Making supporting units cost increased with numbers is a good idea, however it might be too punishing for unlucky civs who lack horses. My suggestion would be to apply the cost increase after 5-6 unit limit, so that you can't have too many skirmishers etc.
We can't really set it like that. The proper trick is to set the base price and increment amount just right to ensure the right amount of units. We will probably expand the use of increasing unit costs to many other unit classes, since it feel like a good mechanism to bring the composition of armies closer to balance.
Some wonders cost absurdly high to produce. Examples include Colosseum & that Theatre wonder. While happiness is great early on but a Classic wonder costing more than an average Medieval wonder is kind of crazy.

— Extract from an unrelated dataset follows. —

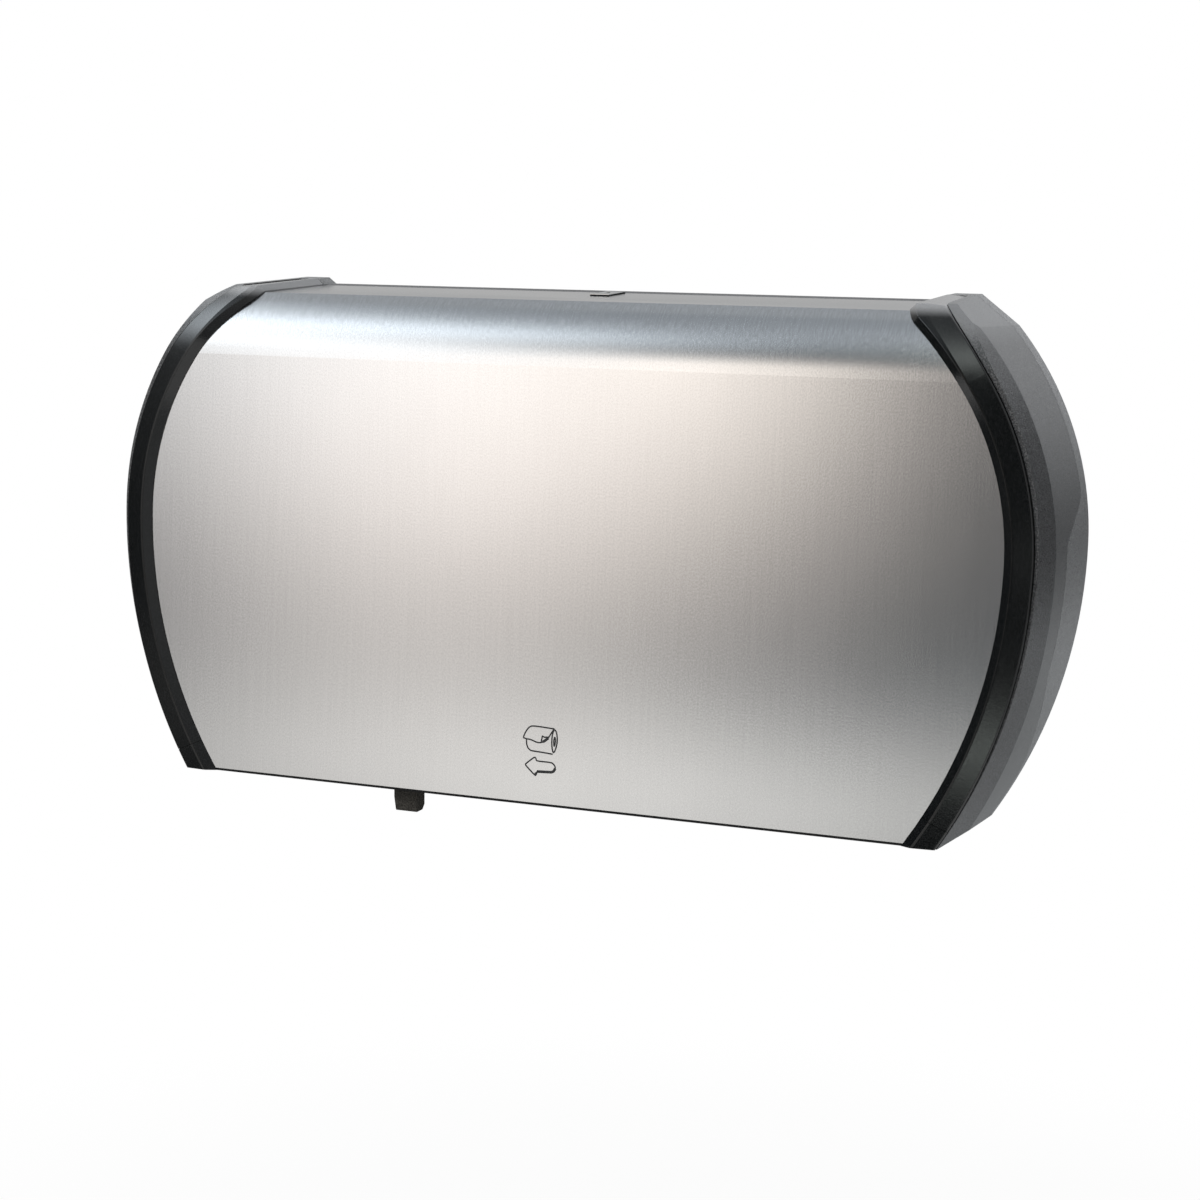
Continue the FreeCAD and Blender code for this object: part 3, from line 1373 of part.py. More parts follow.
strike_front = -dim.strike_depth - dim.strike_wall
strike_back = -dim.strike_depth
strike_top = top_height(-dim.rail_top_wall, dim.strike_depth + dim.strike_wall)
strike_section = [
    (strike_front, tongue_top + dim.strike_clear),
    (strike_back, tongue_top + dim.strike_clear),
    (strike_back, top_height(-dim.rail_top_wall - dim.strike_wall, dim.strike_depth)),
    (-dim.plate_wall - dim.fit_gap, top_height(-dim.rail_top_wall - dim.strike_wall, dim.plate_wall + dim.fit_gap)),
    (-dim.plate_wall - dim.fit_gap, top_height(-dim.rail_top_wall, dim.plate_wall + dim.fit_gap)),
    (strike_front, strike_top),
]
piece("latch_strike", across("LatchStrike", strike_section, dim.strike_half))


# Cover stiffener under the rear edge of the shell, open in the middle for the latch

stiff_back = dim.seam_depth + dim.stiff_setback
stiff_front = stiff_back + dim.stiff_reach
stiff_section = [
    (-stiff_front, top_height(shell_back, stiff_front)),
    (-stiff_back, top_height(shell_back, stiff_back)),
    (-stiff_back, top_height(shell_back - dim.stiff_drop, stiff_back)),
    (-stiff_back - dim.stiff_wall, top_height(shell_back - dim.stiff_drop, stiff_back + dim.stiff_wall)),
    (-stiff_back - dim.stiff_wall, top_height(shell_back - dim.stiff_wall, stiff_back + dim.stiff_wall)),
    (-stiff_front, top_height(shell_back - dim.stiff_wall, stiff_front)),
]
stiff_half = shoulder_half - dim.stiff_inset
stiff_bar = across("StiffBar", stiff_section, stiff_half)
stiff_gap = box("StiffGap", -well_half, -block_depth, 0, 2 * well_half, block_depth, block_height)
piece("cover_stiffener", cut("CoverStiffener", stiff_bar, stiff_gap))


# Recompute, check and write

doc.recompute()
failures = []
for thing in doc.Objects:
    if "Invalid" in thing.State or "Error" in thing.State:
        failures.append("%s (%s) is %s" % (thing.Name, thing.Label, thing.State))
for name, thing in PIECES.items():
    if thing.Shape.isNull() or not thing.Shape.isValid() or not thing.Shape.Solids:
        failures.append("%s has no valid solid" % name)
if failures:
    raise RuntimeError("\n".join(failures))

os.makedirs("parts", exist_ok=True)
for name, thing in PIECES.items():
    thing.Shape.exportStep("parts/%s.step" % name)
    bounds = thing.Shape.BoundBox
    print("%-22s solids %d  volume %9.1f  x %7.1f %7.1f  y %7.1f %7.1f  z %7.1f %7.1f" % (
        name, len(thing.Shape.Solids), thing.Shape.Volume,
        bounds.XMin, bounds.XMax, bounds.YMin, bounds.YMax, bounds.ZMin, bounds.ZMax))
print("%d pieces" % len(PIECES))
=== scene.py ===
import math

import bmesh
import bpy
from mathutils import Matrix, Vector


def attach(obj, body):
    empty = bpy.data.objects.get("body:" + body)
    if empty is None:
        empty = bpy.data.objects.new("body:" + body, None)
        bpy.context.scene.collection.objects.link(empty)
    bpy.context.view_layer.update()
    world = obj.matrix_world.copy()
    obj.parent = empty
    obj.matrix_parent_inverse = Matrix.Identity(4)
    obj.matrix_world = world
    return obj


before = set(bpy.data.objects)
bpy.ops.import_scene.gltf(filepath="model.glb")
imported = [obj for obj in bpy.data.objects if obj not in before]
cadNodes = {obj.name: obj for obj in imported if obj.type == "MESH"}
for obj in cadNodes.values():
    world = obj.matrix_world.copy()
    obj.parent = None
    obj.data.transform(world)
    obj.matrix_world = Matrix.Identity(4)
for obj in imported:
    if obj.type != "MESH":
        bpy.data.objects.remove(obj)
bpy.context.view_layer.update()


# Shader writing: sockets that add up as expressions

class Wire:
    def __init__(self, finish, socket):
        self.finish = finish
        self.socket = socket

    def maths(self, operation, first, second=0.0):
        return self.finish.add("ShaderNodeMath", {"operation": operation}, {0: first, 1: second})

    def __add__(self, other):
        return self.maths("ADD", self, other)

    __radd__ = __add__

    def __sub__(self, other):
        return self.maths("SUBTRACT", self, other)

    def __rsub__(self, other):
        return self.maths("SUBTRACT", other, self)

    def __mul__(self, other):
        return self.maths("MULTIPLY", self, other)

    def __truediv__(self, other):
        return self.maths("DIVIDE", self, other)

    def __pow__(self, other):
        return self.maths("POWER", self, other)

    def most(self, other):
        return self.maths("MAXIMUM", self, other)

    def bell(self):  # 1 at nought, falling away as it grows
        return self.maths("EXPONENT", self.maths("MULTIPLY", self, -1.0))

    def step(self, low, high):  # smooth 0 to 1 between two values
        return self.finish.add(
            "ShaderNodeMapRange", {"interpolation_type": "SMOOTHSTEP"},
            {"Value": self, "From Min": low, "From Max": high, "To Min": 0.0, "To Max": 1.0})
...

Many (most?) of wonders with higher costs have a resource that dramatically reduces these costs. Still, it might be a good idea to re-evaluate some of them. I also have a feeling not all of them are right.
Would it be possible to tweak the way AI evaluate the strength of tribal forts to be less suicidal?
No, unfortunately I don't see a way to do that.
I've noticed something odd recently. Many of the cavalry units don't require horses anymore (modern cav for example). Is this intended?
It has been like that for a long time. Late Renaissance - early Industrial cavalry units and beyond no longer require horses as a resource. By that time, lack of access to horses wasn't a factor in any significant country anymore. Since we can't model the spread of horses through breeding of new populations (by early XIX century, all continents and most countries already had local horse populations), we just have to remove the resource requirement from a certain point onward.
Do you guys think that Military drones (which play a pretty big part in today's world) will ever make it into the game?
Not really, since today's world is beyond the scope of RI. The mod's scope ends in 1989, 25 years into the past. First armed drones entered service past that date, and representing only unmanned scouting missions would make the unit kind of useless.